There is no doubt that the porn uppermost in Dworkin’s mind is the often extremely nasty, violent porn of the 1970s, and the exploitation of women in a porn industry that was as brutal and any other in the increasingly neo-liberal and unjust society of American capitalism – but this is precisely the point. Violence, and the violence specific to certain kinds of pornography cannot be completely removed from a complete analysis of the society that produces it. As Wendy Brown puts it with reference to MacKinnon’s work: ‘MacKinnon’s move to read gender off of pornography, her construction of a social theory of gender that mirrors heterosexual male pornography, not only convenes a pervasively, totally, and singly determined genered subject, it encodes the pornographic age as the truth rather than the hyperbole of gender production’ (‘The Mirror of Pornography’, p. 208).

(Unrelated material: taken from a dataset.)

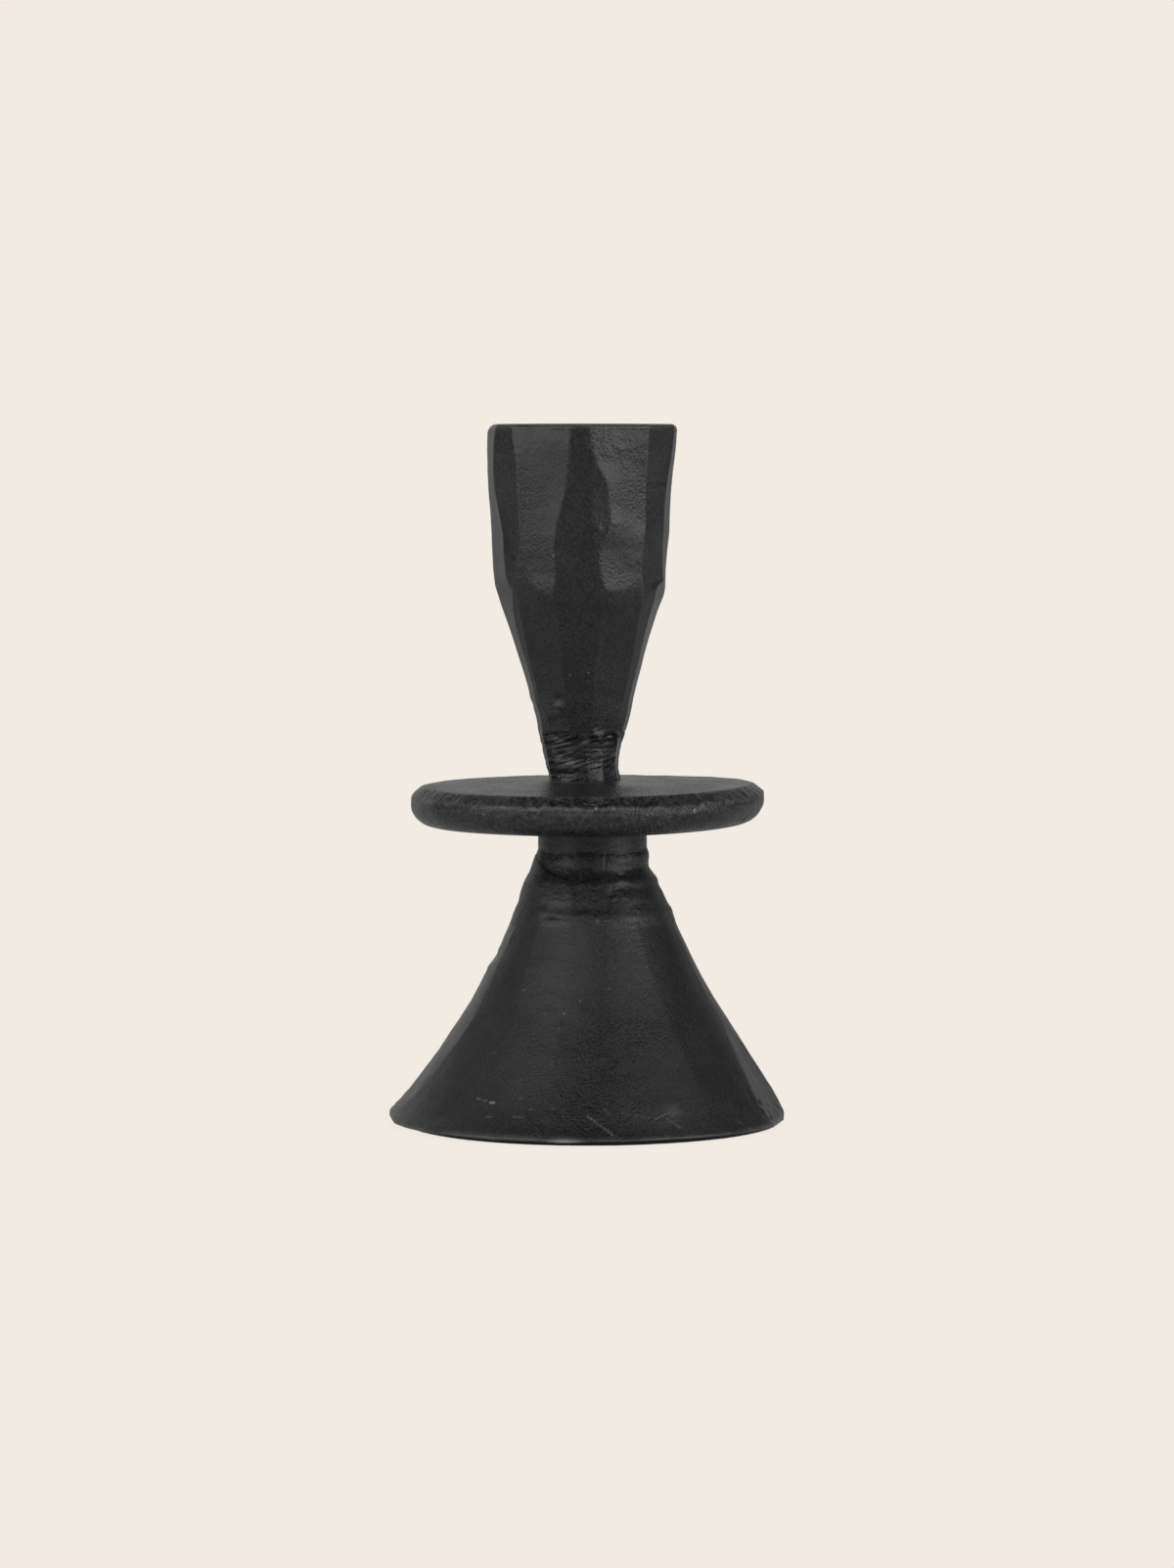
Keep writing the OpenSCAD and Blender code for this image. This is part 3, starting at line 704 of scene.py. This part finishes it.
def make_piece(name, parts, loops=False, wear_and_sheen=()):
    """Closed mesh over parts, each a run of rings, going up the outside. It ends in fans, or loops back.

    The attribute of wear and painted sheen is given for its first levels."""
    rings = np.concatenate(parts)
    levels, columns = rings.shape[:2]
    ridge = ridges(rings).ravel()
    gone = np.zeros(levels * columns)
    gone[:np.size(wear_and_sheen)] = np.ravel(wear_and_sheen)
    index = np.arange(levels * columns).reshape(levels, columns)
    low = index if loops else index[:-1]
    high = np.roll(index, -1, axis=0) if loops else index[1:]
    quads = np.stack([low, np.roll(low, -1, axis=1), np.roll(high, -1, axis=1), high], axis=-1)
    points = rings.reshape(-1, 3)
    faces = quads.reshape(-1, 4).tolist()
    if not loops:
        start, end = levels * columns, levels * columns + 1
        points = np.vstack([points, rings[0].mean(axis=0), rings[-1].mean(axis=0)])
        ridge, gone = np.append(ridge, [0, 0]), np.append(gone, [0, 0])
        faces += fan(start, np.roll(index[0], -1), index[0])
        faces += fan(end, index[-1], np.roll(index[-1], -1))
    mesh = bpy.data.meshes.new(name)
    mesh.from_pydata((points * MM).tolist(), [], faces)
    mesh.polygons.foreach_set("use_smooth", [True] * len(mesh.polygons))
    for title, values in zip(ATTRIBUTES, (ridge, gone)):
        layer = mesh.attributes.new(title, "FLOAT", "POINT")
        layer.data.foreach_set("value", values.astype(np.float32))
    mesh.update()
    piece = bpy.data.objects.new(name, mesh)
    bpy.context.collection.objects.link(piece)
    dress(piece)
    return piece


def node_box(node):
    """Lowest and highest corner of a CAD node, in millimetres."""
    low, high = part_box(node)
    return np.array(low) / MM, np.array(high) / MM


def make_camera():
    """Camera about level with the cup's top, looking slightly down."""
    data = bpy.data.cameras.new("camera")
    data.sensor_width = CAMERA_SENSOR
    data.lens = CAMERA_LENS
    data.clip_start, data.clip_end = CAMERA_CLIP
    camera = bpy.data.objects.new("camera", data)
    camera.location = CAMERA_PLACE
    camera.rotation_euler = (math.radians(90 - CAMERA_DOWN), 0, 0)
    bpy.context.collection.objects.link(camera)
    bpy.context.scene.camera = camera


def add(tree, kind, links=None, **settings):
    """Adds a shader node. A link is a value, or the socket that it comes from."""
    item = tree.nodes.new("ShaderNode" + kind)
    for name, value in settings.items():
        setattr(item, name, value)
    for socket, source in (links or {}).items():
        if isinstance(source, bpy.types.NodeSocket):
            tree.links.new(source, item.inputs[socket])
        else:
            item.inputs[socket].default_value = source
    return item


def remap(tree, value, low, high, first, last, smoothly=False):
    """Maps a value from low..high to first..last."""
    links = {"Value": value, "From Min": low, "From Max": high, "To Min": first, "To Max": last}
    kind = "SMOOTHSTEP" if smoothly else "LINEAR"
    return add(tree, "MapRange", links, interpolation_type=kind).outputs["Result"]


def sums(tree, operation, first, second=0):
    """One step of arithmetic."""
    return add(tree, "Math", {0: first, 1: second}, operation=operation).outputs[0]


def scaled(tree, vector, factor):
    """A vector or colour times a number."""
    return add(tree, "VectorMath", {0: vector, 3: factor}, operation="SCALE").outputs[0]


def grain(tree, place, size, detail, rough=0.5):
    """Noise from 0 to 1 with bumps of a size in millimetres."""
    links = {"Vector": place, "Scale": 1 / size, "Detail": detail, "Roughness": rough}
    return add(tree, "TexNoise", links).outputs["Fac"]


def fresh_tree(owner):
    """Empty node tree of a material or world."""
    owner.use_nodes = True
    owner.node_tree.nodes.clear()
    return owner.node_tree


def split_by_eye(tree, for_light, for_camera):
    """Shows one shader to the camera and another to everything that the scene lights."""
    seen = add(tree, "LightPath").outputs["Is Camera Ray"]
    mixed = add(tree, "MixShader", {0: seen, 1: for_light.outputs[0], 2: for_camera.outputs[0]})
    return mixed.outputs[0]


def direction(azimuth, elevation):
    """Unit vector towards an azimuth and elevation."""
    side, rise = math.radians(azimuth), math.radians(elevation)
    return (math.sin(side) * math.cos(rise), -math.cos(side) * math.cos(rise), math.sin(rise))


def make_world():
    """Soft studio light: broad softboxes in a dim room, before a plain pale backdrop."""
    world = bpy.data.worlds.new("studio")
    bpy.context.scene.world = world
    tree = fresh_tree(world)
    way = add(tree, "TexCoord").outputs["Generated"]
    light = ROOM_GLOW
    for azimuth, elevation, half_width, strength in SOFTBOXES.values():
        aim = {0: way, 1: direction(azimuth, elevation)}
        facing = add(tree, "VectorMath", aim, operation="DOT_PRODUCT").outputs["Value"]
        edge = math.cos(math.radians(half_width))
        light = sums(tree, "ADD", light, remap(tree, facing, edge, 1, 0, strength, smoothly=True))
    room = add(tree, "Background", {"Color": (1, 1, 1, 1), "Strength": light})
    backdrop = add(tree, "Background", {"Color": (*BACKDROP, 1), "Strength": 1})
    add(tree, "OutputWorld", {"Surface": split_by_eye(tree, room, backdrop)})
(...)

If we take instead a historical approach, one might even say a dialectical approach, towards pornography, then we might want to look to a different kind of archive, that of vintage porn, as a way out of the ‘porn good’/’porn bad’ opposition. I’ll finish with a quote from Angela Carter on this point:

‘Pornographers are the enemies of women only because of our contemporary ideology of pornography does not encompass the possibility of change, as if we were the slaves of history and not its makers, as if sexual relations were not necessarily an expression of social relations, as if sex itself were an external fact, one as immutable as the weather, creating human practice but never a part of it’ – (from ‘Pornography in the Service of Women’).